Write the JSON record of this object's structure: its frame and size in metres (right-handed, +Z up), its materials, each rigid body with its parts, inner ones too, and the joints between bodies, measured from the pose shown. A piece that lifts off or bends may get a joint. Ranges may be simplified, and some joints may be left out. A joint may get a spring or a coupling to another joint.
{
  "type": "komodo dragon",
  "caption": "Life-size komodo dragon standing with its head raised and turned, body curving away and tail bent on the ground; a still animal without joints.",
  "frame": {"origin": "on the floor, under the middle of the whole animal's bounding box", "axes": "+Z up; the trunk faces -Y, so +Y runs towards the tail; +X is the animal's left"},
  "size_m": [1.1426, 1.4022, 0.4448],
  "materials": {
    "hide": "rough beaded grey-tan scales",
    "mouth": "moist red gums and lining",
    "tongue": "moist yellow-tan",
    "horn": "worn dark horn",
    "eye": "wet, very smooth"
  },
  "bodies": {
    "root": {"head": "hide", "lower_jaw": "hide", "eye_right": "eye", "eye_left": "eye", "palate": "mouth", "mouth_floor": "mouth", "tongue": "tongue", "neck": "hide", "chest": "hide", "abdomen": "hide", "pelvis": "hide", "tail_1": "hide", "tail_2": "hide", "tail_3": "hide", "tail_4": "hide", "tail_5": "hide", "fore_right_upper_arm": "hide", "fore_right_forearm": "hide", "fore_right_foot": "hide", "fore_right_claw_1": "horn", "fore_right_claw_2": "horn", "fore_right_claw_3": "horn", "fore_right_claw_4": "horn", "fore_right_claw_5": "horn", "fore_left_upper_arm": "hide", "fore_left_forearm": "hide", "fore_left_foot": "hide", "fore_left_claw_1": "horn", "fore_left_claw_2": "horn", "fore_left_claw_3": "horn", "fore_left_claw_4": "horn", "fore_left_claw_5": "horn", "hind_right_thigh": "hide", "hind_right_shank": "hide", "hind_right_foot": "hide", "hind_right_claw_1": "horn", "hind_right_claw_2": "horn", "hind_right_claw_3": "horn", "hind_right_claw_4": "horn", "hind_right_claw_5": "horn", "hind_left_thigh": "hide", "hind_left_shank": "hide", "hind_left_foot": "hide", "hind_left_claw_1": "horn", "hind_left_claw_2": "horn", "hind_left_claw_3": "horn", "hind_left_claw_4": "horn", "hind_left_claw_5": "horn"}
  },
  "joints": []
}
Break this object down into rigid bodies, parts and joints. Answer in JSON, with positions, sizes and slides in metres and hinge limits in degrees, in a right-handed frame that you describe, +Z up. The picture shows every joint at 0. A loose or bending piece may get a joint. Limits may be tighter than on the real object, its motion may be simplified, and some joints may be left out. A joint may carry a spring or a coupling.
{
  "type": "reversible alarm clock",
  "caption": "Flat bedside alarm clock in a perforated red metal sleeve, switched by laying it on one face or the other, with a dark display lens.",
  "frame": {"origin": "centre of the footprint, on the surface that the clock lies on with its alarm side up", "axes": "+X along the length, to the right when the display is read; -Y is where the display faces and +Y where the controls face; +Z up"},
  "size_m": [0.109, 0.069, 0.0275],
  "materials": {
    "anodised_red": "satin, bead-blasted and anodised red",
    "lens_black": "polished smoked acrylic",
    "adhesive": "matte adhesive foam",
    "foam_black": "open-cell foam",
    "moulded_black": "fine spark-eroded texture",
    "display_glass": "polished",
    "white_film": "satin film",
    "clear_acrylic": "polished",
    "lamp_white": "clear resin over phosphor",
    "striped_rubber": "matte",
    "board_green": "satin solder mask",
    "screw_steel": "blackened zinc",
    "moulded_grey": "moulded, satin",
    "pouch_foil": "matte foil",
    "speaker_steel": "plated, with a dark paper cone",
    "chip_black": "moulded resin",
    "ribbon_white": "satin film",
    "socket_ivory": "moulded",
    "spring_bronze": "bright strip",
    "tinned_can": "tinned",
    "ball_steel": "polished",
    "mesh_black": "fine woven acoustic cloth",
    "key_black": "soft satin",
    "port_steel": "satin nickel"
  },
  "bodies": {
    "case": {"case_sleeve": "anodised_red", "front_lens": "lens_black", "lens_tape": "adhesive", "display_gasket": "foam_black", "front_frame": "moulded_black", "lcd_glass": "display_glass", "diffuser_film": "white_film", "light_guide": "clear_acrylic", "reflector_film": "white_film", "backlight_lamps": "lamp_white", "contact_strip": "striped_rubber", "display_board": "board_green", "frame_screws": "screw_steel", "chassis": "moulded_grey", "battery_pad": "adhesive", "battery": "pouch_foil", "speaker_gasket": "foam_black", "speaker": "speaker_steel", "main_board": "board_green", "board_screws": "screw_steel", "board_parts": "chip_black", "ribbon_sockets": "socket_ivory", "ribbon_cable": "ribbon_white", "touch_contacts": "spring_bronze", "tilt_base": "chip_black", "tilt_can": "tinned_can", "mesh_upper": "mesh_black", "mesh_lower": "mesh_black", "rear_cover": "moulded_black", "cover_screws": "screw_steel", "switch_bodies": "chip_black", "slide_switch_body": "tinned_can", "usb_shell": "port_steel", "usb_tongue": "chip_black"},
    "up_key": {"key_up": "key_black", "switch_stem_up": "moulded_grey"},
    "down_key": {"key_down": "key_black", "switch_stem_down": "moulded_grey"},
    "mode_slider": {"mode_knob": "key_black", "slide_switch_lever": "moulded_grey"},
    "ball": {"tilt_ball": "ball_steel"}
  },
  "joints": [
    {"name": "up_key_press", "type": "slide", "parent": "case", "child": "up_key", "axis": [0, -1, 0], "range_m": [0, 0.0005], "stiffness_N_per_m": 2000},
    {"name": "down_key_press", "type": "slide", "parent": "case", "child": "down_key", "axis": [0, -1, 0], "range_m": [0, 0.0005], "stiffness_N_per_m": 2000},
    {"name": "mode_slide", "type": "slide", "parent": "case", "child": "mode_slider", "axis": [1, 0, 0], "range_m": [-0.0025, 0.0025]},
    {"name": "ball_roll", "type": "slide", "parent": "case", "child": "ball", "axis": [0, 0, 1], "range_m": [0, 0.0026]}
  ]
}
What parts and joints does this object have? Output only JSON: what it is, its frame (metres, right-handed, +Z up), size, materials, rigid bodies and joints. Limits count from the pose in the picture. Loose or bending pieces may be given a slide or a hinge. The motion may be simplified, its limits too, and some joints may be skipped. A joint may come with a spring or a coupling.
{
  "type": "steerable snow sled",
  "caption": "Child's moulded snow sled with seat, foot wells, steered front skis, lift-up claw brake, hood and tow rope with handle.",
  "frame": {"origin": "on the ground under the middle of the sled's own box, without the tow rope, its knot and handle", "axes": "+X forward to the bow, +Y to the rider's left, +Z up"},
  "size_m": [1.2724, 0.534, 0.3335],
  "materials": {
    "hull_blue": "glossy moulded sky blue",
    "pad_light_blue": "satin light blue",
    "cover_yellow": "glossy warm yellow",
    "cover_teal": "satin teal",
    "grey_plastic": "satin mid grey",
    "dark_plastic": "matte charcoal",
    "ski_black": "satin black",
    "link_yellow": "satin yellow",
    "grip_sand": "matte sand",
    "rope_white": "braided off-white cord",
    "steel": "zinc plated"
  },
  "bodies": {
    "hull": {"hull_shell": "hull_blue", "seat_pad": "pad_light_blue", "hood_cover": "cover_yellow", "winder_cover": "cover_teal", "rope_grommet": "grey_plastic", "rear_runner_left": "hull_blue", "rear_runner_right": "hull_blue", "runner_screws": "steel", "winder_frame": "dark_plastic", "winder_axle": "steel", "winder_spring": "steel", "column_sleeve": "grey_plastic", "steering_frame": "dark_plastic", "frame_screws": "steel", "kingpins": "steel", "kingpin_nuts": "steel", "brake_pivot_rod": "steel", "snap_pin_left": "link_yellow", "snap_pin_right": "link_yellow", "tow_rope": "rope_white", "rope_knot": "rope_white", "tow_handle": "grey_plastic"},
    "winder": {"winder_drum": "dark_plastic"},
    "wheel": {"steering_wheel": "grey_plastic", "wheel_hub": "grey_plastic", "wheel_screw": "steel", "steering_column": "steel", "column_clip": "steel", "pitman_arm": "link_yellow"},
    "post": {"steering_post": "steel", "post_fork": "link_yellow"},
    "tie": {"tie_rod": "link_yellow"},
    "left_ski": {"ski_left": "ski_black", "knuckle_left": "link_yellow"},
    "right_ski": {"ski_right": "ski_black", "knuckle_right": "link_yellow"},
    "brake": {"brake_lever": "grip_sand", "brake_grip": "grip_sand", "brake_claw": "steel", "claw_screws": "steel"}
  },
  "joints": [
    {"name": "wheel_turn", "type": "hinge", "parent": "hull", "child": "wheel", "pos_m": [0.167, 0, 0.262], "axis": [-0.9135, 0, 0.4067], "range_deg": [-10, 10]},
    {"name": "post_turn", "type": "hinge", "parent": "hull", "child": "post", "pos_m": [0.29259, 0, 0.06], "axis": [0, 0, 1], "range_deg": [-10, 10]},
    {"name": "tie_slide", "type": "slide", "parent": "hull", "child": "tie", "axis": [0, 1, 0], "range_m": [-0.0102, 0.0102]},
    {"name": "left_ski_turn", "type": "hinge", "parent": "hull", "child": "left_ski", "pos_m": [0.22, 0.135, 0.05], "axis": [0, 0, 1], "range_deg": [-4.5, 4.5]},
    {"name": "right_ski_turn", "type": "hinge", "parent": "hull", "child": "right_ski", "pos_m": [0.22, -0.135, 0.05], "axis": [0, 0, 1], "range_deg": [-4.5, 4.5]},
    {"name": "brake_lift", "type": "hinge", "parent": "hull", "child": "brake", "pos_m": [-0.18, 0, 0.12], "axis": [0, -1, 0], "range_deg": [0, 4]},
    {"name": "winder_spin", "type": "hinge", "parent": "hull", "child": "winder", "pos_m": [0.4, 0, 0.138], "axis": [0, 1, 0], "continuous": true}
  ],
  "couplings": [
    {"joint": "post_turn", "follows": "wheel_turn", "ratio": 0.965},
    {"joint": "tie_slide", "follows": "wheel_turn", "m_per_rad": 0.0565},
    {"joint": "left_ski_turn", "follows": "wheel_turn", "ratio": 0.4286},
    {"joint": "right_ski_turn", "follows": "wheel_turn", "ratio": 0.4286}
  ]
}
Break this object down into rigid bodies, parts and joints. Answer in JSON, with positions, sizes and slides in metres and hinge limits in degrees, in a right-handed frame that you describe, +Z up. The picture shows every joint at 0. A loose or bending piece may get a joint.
****************
Check each line in the listing above for the string "this", then report how many lines contain it, with no other text.

4